The hidden threat of the 80-hour resident workweek 

In an article published by the Atlantic earlier this year, Ryan Park writes that neither truck drivers nor bankers work the kind of gruelingly long hours that doctors — particularly young doctors in their residency programs — do. It is no secret that residency life is demanding and exhausting. Over the last decade, it has also become controversial. Almost a test in itself, as if gauging doctors’ propensity for this field, residencies demand not only time and dedication of their young doctors, but also their unwavering attention and perfection in everything they do; a tall order for any individual who may work 24-hour shifts regularly with few breaks in between.

In an effort to combat resident fatigue, the Accreditation Council for Graduate Medical Education (ACGME) implemented a cap on resident work hours in 2003. Regulations included: capping work hours so they don’t surpass 80 hours per workweek, providing residents with 10 hours of personal time between shifts, limiting the length of shifts according to the year residents are in, as well as limiting the number of overnight calls required.

While the ACGME’s ultimate goal was to prevent the unintentional harming — or death — of patients, due to fatigue and a decrease in residents’ fine motor coordination, the battle has now turned to one of whether or not capped work hours negatively impact resident competency in the workplace. In an attempt to protect both patients and doctors by instating a more manageable work-life balance, ACGME’s implementation may have had the opposite effect instead.

As it turns out, residents — particularly first and second-year residents — have been provided with fewer clinical encounters since 2003. The drop in not only the volume of cases taken on, but also in their complexity, has put young doctors at a disadvantage in their efforts to become well-versed and wholly comfortable with the procedures done in their programs.

“These changes have altered the time-honored approach to operative teaching. Residents have fewer opportunities to develop surgical self-confidence and independence as teaching assistants,” quoted one study.

More complex procedures typically take longer to perform and eat away at the 80-hour cap, thus forcing residents to be assigned the more basic procedures. This has resulted in a 40 percent drop in the number of advanced procedures performed by younger residents, and a 44 percent increase in basic procedures. The effects of this dynamic are sure to be felt long term when first and second-year residents keep progressing in their programs, but aren’t necessarily becoming more proficient in what is required of them.

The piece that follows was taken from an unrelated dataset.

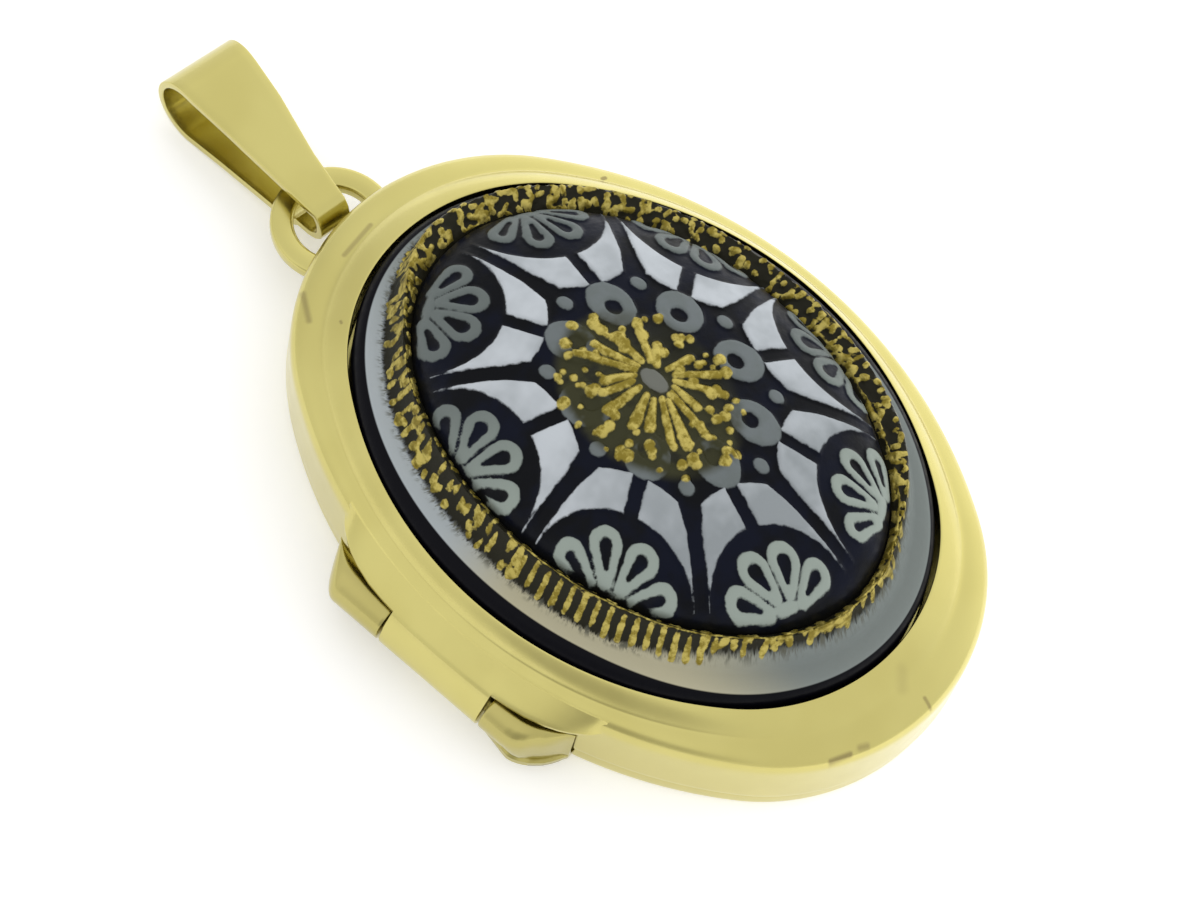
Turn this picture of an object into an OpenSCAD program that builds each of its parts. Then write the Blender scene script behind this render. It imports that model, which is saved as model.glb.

For example, one study found that while residents in obstetrics and gynecology found more satisfaction with their programs post-ACGME’s implementation, the unintended consequence was less experience. Other studies have shown that labor and delivery units performing fewer deliveries are prone to higher rates of complications, including a higher risk for urinary or gastrointestinal injuries. Similarly, NICUs that saw more than 100 very low birthweight (VLBW) neonates in one year had a 10 percent lower mortality rate when compared to the NICUs experiencing 50 to 100 VLBWs.

Most individuals are unable to imagine the kinds of hours or conditions that are endured by those in the medical profession on a daily basis. But doctors are expected to display almost superhuman-like capabilities in order to effectively and successfully do their jobs. The downside to losing focus or feeling too tired? An injured patient. Or worse, death.

One can wonder if there is a safe solution to residency programs, one where doctors won’t have to sacrifice neither experience nor a safe work schedule that protects both themselves and their patients. As it stands, however, it seems obvious that patients are still put at great risk from a lack of appropriate measures taken.

The author is an anonymous medical student.